**Dataset excerpt:**
########################################

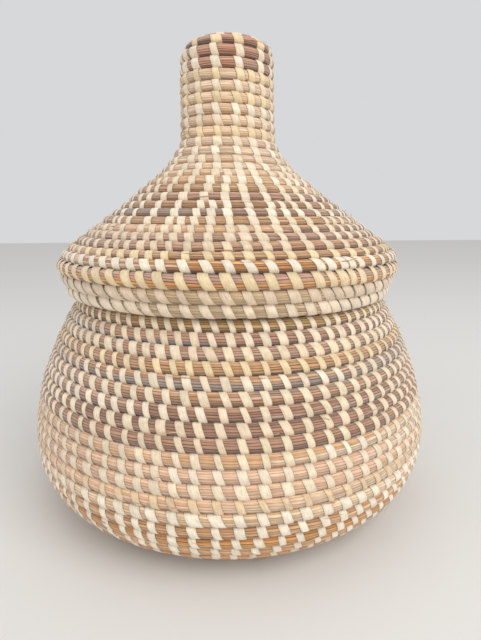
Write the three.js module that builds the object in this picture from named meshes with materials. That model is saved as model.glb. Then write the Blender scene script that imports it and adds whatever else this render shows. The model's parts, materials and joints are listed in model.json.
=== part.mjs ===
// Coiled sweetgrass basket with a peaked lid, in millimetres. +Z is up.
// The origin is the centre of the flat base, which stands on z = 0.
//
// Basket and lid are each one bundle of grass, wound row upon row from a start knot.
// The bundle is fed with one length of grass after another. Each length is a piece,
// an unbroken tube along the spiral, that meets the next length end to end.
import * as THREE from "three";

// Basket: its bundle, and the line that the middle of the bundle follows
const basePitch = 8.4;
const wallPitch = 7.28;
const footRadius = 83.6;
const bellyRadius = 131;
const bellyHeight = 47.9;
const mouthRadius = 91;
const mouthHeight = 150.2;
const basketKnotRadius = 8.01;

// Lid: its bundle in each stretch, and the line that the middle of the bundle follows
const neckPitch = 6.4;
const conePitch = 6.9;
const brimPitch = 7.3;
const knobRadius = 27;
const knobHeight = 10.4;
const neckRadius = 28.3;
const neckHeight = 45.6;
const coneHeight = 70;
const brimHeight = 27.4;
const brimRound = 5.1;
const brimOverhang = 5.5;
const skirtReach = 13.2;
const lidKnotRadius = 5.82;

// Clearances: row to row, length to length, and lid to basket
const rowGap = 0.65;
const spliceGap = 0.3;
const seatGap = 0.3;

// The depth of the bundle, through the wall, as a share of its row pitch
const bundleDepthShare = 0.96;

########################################

**Task description:** Give back the whole listing, word for word.

**Response to this task:**
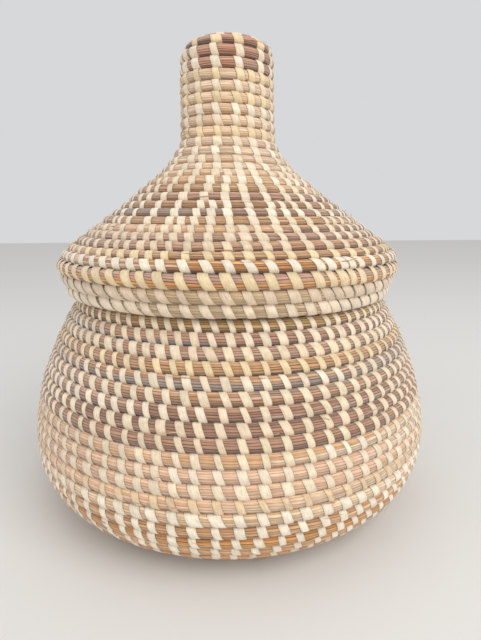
Write the three.js module that builds the object in this picture from named meshes with materials. That model is saved as model.glb. Then write the Blender scene script that imports it and adds whatever else this render shows. The model's parts, materials and joints are listed in model.json.
=== part.mjs ===
// Coiled sweetgrass basket with a peaked lid, in millimetres. +Z is up.
// The origin is the centre of the flat base, which stands on z = 0.
//
// Basket and lid are each one bundle of grass, wound row upon row from a start knot.
// The bundle is fed with one length of grass after another. Each length is a piece,
// an unbroken tube along the spiral, that meets the next length end to end.
import * as THREE from "three";

// Basket: its bundle, and the line that the middle of the bundle follows
const basePitch = 8.4;
const wallPitch = 7.28;
const footRadius = 83.6;
const bellyRadius = 131;
const bellyHeight = 47.9;
const mouthRadius = 91;
const mouthHeight = 150.2;
const basketKnotRadius = 8.01;

// Lid: its bundle in each stretch, and the line that the middle of the bundle follows
const neckPitch = 6.4;
const conePitch = 6.9;
const brimPitch = 7.3;
const knobRadius = 27;
const knobHeight = 10.4;
const neckRadius = 28.3;
const neckHeight = 45.6;
const coneHeight = 70;
const brimHeight = 27.4;
const brimRound = 5.1;
const brimOverhang = 5.5;
const skirtReach = 13.2;
const lidKnotRadius = 5.82;

// Clearances: row to row, length to length, and lid to basket
const rowGap = 0.65;
const spliceGap = 0.3;
const seatGap = 0.3;

// The depth of the bundle, through the wall, as a share of its row pitch
const bundleDepthShare = 0.96;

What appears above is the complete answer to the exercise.